Now, his sisters’ mission is to bring him home to the mother who cries when she sees a honey bun, one of his favorite treats.

They thought his recent arrests in Jacksonville made up their best bet for finding him. They drove there last week and didn’t tell their mother.

They picked up their brother’s booking photo at the Jacksonville Sheriff’s Office. It shows Floyd Dwight with short, salt-and-pepper hair. He stares away from the camera.

They emblazoned the mug on a flier with a hotline number for people to phone them with tips. They handed the papers to the homeless, to police officers, to a television reporter. One lawman filmed the sisters talking about their plight and posted the video on YouTube.

They canvassed parks, shelters, stores and bus terminals.

They riffled through the reports detailing his run-ins with the authorities, then drove through Florida’s largest city.

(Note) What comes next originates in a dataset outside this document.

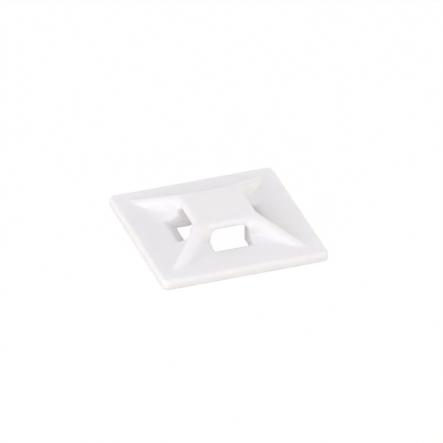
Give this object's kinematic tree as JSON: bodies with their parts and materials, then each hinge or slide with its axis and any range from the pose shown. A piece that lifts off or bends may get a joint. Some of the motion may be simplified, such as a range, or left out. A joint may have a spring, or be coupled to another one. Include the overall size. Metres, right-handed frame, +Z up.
{
  "type": "cable tie mount",
  "caption": "Square low cable tie mount, moulded in one piece: a ribbed bridge over two crossing tie passages on a flat base plate to be bonded down.",
  "frame": {"origin": "middle of the base plate's flat underside", "axes": "+Z up, out of the surface that the mount is bonded to; +X and +Y along the plate's sides, each along one tie passage"},
  "size_m": [0.028, 0.028, 0.005],
  "materials": {
    "white_nylon": "natural white moulded nylon, smooth satin"
  },
  "bodies": {
    "root": {"mount_body": "white_nylon"}
  },
  "joints": []
}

They visited the park bench where he told a police officer who awoke him in 2007 that he had nowhere else to sleep. They went to a community where he was caught with crack cocaine and the vacant home where he was found with marijuana in 2010. They saw the building where he was arrested in 2011 for stealing scrap metal because he was desperate for cash.

In each case, he readily admitted his wrongdoings to the police.

“It hurts my heart to know that my brother is out there struggling,” Charlane Dwight, 42, said. “If he wants to be homeless, we want him to be homeless in Charleston, where he can get a meal from his mother.”

Back at her North Charleston home, Bryan learned of her daughters’ progress in Florida. As she waited for their return, she would peer through a window whenever she heard a car engine. She hoped that Dwight would come knocking.

He didn’t.

Now, she only dreams of replacing the faded photo of her son with the real thing.